In other news: I talk about the idea of “streaks” (be they running or writing streaks — or other things, like time-tracking!) in my next book, Off the Clock: Feel Less Busy While Getting More Done. The book will be out May 29. If you like this blog, or the podcast when we don’t have audio issues, would you please pre-order a copy? Pre-orders help show there is interest in a book, and influence early coverage and how many copies retailers stock and how prominently they feature the book. I appreciate your support! Retailer links and pre-orders benefits outlined here.
10 thoughts on “The writing habit: 500 words a day”
I recently started writing fiction and playing violin again. I’m rusty at both – the violin more than the fiction though. I’m not necessarily looking to create anything right now. It’s not a project really, but a practice and I’m finding it’s opening up my creativity in other areas too.
When do you do this 500 words practice? Do you block out that time in your planner every day so that it’s sacrosanct and can’t be folded into schedule creep? How long do you give yourself?
I am a new reader of your blog. Hi!
@Simi- hi! Welcome, and thanks for reading!
I just put “500 words” on my to-do list for the day. If the day is very packed, I will assign it a time. If not, I will do it when I do it, generally in the morning, since that’s my focused time. But since I do everything on my to-do list for the day (or make an active decision to cancel it or move it to a different day) it will get done.
I have a goal of writing fifty (yes, that’s right, 50!) words a day. I set a timer for 30 minutes, and get between 600 and 1,200 most of the time. But then there are Those Days – when I’m sick or stressed out or whatever lame excuse. Those days, I tell myself I can stop after 50 words. I usually get 300 or 400.
@Ruth – brilliant. Lower your expectations to the point where success is very very possible. Then you feel no resistance. This is why my running streak is about doing 1 mile a day. I almost always do more. Sometimes much more. But the 1 mile requirement is for those days when I really don’t feel like it. It’s only a mile. Just like it’s only 50 words.
Hi, Laura! That’s so awesome that you have been able to stick to your habit and seen all this progress! May I ask if you write in a particular software, or do you just save your files to Word/Pages? Also, would youb plain more about getting everything in your to-do list done (in the above comment)? I so struggle with this! Thank you very much! And, may I say, I can’t wait for the new book!
@Ledys – ah, the to-do list. This could be its own whole post (I may have written such a post!) Basically, a few things. First, I don’t put things on my to-do list unless I actually plan to do them. I mean, what’s the point of lying to myself? There’s no virtue in putting something on a to-do list, and then not doing. It’s just as not-done as if you’d never put it on the list in the first place. Only now you feel bad about it too! Definitely a worse outcome. So be honest about what you intend to do, and then keep the list short. Don’t make your list of the length you’d accomplish on a perfect day.

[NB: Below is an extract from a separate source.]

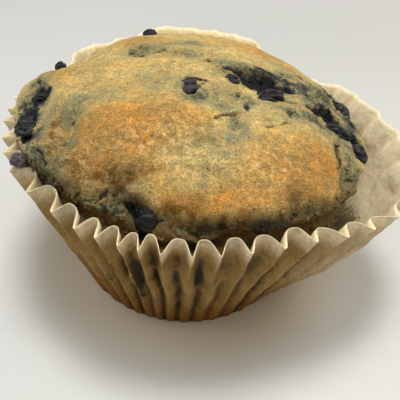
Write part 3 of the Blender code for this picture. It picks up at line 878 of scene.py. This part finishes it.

Think about your normal life, where stuff comes up (good stuff and bad stuff!) and you get interrupted, and a kid calls home sick from school and you run out of energy and so forth. If you finish with your (short!) to do list, and then you want to go find some more stuff, awesome. But by keeping the list short, it gets done.
So timely! It’s T-3 months before my thesis defense, and the dissertation needs to be in 2 weeks prior to that. I’m going to definitely try and stick to this so I get enough words on a page to feel like I have something valuable to edit in a month or two!
And thanks to an upcoming meeting that is taking time away from doing experiments, I decided to reframe my attitude and utilize my time in a remote ski resort to work on the papers/dissertation. With 2000 people at this conference, no one will notice if I slip away to do work.
@DVstudent- or you could slip away to go hiking! Always fun in an off-season ski resort too 🙂
Ha! As a violin teacher I know plenty of violinists who don’t think scales are worth their time, especially on the days where the music doesn’t come easy. However, I’m pretty convinced I get the most out of my practice sessions where everything feels hard. I have to think of the details that make a good sound, where to adjust my posture, or vibrato, or bow distribution to get a more even sound. I have to learn how to overcome on the days where I don’t feel “talented.” You never know how you’re going to feel on the day of the performance. Pretty sure there’s a life lesson in there somewhere.